**RECORDED DATA**
● ● ●

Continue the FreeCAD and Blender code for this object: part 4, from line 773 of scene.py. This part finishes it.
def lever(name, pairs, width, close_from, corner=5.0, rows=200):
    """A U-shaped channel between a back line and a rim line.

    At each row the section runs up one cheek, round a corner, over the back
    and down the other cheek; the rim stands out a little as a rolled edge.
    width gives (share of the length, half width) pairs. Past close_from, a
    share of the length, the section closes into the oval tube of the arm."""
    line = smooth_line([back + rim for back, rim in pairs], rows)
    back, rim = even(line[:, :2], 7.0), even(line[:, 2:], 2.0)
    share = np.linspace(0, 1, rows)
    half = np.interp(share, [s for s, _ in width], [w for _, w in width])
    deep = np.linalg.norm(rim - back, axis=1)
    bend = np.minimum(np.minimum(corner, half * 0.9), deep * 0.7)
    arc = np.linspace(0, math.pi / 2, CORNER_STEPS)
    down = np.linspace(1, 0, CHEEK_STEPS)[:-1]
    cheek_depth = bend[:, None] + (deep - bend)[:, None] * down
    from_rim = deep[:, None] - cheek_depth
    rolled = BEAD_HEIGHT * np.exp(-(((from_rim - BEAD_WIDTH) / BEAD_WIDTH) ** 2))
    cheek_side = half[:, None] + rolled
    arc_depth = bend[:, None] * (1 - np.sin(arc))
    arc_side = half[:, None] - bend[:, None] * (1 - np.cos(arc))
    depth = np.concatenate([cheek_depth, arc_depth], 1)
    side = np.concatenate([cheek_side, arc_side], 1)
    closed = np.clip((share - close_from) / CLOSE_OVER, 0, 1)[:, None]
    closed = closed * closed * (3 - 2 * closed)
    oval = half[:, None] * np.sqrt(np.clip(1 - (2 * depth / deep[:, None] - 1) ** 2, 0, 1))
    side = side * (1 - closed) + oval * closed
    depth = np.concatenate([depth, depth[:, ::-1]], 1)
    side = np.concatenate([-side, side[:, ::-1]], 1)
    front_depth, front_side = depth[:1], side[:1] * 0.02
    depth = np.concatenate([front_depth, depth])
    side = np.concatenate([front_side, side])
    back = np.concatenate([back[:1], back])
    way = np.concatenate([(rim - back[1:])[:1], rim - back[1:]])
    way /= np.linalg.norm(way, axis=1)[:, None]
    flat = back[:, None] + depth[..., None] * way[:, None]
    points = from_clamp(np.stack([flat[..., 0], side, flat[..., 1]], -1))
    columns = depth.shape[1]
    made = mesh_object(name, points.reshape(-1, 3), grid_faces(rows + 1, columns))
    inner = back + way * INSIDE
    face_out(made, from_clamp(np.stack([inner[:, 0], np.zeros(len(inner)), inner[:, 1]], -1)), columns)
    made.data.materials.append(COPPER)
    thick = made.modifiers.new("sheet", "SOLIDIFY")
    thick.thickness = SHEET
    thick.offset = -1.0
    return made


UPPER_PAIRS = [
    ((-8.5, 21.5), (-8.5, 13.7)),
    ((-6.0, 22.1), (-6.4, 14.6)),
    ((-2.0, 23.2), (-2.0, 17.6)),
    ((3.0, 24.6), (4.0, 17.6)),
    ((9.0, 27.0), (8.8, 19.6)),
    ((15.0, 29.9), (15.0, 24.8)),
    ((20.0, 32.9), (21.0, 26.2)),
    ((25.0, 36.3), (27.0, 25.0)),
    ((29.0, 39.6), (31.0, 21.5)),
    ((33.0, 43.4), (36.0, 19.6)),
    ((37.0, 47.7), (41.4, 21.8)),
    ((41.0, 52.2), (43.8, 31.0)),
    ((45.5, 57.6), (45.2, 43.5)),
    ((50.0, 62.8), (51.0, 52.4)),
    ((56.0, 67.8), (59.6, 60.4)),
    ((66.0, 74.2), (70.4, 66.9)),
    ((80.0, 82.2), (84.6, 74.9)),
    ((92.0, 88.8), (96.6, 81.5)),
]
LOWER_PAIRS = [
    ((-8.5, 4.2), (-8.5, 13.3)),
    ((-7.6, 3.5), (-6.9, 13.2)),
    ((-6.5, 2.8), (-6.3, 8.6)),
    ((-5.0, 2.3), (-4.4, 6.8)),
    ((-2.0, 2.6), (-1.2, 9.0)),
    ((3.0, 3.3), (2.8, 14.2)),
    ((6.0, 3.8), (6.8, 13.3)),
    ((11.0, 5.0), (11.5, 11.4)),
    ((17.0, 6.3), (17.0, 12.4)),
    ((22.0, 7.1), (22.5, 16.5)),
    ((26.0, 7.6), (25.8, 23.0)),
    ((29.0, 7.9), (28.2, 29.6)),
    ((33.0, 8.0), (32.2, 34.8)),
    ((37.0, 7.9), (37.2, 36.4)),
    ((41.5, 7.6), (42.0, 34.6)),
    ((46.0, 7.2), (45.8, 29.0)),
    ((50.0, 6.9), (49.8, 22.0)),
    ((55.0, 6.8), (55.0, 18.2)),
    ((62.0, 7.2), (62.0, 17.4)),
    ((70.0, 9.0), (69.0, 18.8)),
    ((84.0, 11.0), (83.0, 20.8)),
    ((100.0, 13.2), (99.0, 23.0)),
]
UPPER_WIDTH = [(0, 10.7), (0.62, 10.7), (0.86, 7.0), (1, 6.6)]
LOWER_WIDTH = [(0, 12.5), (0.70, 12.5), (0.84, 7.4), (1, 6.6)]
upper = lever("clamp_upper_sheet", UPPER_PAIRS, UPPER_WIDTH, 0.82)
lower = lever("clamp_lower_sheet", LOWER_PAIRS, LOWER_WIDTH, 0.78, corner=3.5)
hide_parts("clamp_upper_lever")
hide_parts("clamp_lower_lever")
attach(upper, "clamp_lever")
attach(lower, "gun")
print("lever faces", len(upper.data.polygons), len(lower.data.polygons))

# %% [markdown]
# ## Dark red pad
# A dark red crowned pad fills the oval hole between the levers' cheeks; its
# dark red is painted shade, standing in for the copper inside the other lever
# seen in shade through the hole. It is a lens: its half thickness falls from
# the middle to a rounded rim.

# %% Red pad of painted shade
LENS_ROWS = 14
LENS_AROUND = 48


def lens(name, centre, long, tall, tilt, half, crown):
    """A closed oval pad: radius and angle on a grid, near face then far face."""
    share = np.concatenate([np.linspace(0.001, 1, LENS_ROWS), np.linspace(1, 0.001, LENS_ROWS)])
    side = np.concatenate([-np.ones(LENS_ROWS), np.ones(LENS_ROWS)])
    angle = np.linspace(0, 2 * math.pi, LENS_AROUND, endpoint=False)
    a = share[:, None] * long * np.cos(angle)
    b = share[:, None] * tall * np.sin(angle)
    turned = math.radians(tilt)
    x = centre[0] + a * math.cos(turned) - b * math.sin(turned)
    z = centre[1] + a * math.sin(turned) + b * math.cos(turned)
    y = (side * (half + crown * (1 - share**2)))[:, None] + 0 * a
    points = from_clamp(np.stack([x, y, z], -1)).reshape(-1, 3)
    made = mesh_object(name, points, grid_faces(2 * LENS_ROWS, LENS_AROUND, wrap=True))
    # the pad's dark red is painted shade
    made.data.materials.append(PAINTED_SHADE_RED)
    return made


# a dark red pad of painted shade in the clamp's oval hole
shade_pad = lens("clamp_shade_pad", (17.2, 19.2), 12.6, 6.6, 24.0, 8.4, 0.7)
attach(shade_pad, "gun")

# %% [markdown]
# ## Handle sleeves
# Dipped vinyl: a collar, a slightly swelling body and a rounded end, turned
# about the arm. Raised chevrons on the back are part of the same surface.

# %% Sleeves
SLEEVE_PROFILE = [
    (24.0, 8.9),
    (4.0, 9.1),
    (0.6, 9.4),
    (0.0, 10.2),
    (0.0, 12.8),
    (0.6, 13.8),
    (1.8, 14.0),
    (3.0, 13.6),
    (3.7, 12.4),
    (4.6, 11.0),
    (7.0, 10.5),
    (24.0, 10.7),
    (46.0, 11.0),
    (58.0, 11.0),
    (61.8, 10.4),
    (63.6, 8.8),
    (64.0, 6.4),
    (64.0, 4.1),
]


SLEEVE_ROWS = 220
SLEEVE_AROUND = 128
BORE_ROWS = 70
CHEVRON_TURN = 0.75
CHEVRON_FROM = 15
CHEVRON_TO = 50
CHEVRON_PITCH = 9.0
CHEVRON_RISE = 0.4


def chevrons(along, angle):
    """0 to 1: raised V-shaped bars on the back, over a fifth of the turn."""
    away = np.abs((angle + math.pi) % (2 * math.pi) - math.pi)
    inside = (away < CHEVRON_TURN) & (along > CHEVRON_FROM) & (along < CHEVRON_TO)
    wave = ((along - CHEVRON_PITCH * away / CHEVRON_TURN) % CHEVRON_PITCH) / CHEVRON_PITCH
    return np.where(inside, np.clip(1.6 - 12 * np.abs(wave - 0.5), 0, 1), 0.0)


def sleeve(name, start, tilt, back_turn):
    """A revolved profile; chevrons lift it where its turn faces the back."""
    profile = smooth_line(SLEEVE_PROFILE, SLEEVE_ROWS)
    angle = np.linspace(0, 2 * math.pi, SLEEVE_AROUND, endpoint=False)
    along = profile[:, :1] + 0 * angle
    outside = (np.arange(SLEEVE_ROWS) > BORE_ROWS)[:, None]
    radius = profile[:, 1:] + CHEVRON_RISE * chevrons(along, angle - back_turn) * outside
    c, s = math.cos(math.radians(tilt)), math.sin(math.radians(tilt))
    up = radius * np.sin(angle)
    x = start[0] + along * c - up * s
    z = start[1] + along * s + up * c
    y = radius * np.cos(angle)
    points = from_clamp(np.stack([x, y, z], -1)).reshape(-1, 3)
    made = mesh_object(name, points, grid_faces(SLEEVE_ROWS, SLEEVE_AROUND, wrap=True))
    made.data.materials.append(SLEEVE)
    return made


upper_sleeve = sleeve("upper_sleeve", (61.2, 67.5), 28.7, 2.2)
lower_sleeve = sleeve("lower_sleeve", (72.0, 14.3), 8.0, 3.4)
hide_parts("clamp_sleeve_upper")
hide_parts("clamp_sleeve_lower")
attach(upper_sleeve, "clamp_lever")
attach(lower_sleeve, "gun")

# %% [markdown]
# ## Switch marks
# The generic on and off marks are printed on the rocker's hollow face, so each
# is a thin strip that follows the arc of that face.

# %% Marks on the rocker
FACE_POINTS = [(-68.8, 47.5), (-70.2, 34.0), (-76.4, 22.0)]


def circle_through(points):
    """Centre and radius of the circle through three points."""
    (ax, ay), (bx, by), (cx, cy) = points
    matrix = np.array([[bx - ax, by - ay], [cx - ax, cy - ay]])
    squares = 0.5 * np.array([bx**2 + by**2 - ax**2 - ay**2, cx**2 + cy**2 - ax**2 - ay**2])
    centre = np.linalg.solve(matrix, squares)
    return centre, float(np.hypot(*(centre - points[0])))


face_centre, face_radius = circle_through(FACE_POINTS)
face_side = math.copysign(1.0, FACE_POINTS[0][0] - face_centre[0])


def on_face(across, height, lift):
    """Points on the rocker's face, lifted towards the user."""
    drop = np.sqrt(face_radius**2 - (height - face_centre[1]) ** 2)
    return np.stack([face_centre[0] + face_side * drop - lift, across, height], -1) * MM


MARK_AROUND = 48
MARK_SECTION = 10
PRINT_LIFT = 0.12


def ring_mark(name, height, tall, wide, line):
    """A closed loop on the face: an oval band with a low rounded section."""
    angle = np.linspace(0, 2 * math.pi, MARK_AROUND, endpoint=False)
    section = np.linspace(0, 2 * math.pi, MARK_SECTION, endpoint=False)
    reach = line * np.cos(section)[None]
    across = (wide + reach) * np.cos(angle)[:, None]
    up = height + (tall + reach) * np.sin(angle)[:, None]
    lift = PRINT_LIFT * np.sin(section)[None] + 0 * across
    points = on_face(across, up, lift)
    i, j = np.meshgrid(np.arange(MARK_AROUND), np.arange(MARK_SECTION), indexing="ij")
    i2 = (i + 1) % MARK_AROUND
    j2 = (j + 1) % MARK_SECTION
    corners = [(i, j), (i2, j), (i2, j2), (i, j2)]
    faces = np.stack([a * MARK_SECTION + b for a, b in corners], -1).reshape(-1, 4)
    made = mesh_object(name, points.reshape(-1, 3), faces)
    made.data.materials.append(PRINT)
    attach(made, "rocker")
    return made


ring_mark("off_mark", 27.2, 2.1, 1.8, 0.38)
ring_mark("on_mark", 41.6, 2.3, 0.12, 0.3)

● ● ●

**TASK TO COMPLETE**
Please reproduce exactly the lines above, beginning with the first and ending with the line that contains "a rim line.", and include nothing outside that range.

**ANSWER TO THE TASK**
Continue the FreeCAD and Blender code for this object: part 4, from line 773 of scene.py. This part finishes it.
def lever(name, pairs, width, close_from, corner=5.0, rows=200):
    """A U-shaped channel between a back line and a rim line.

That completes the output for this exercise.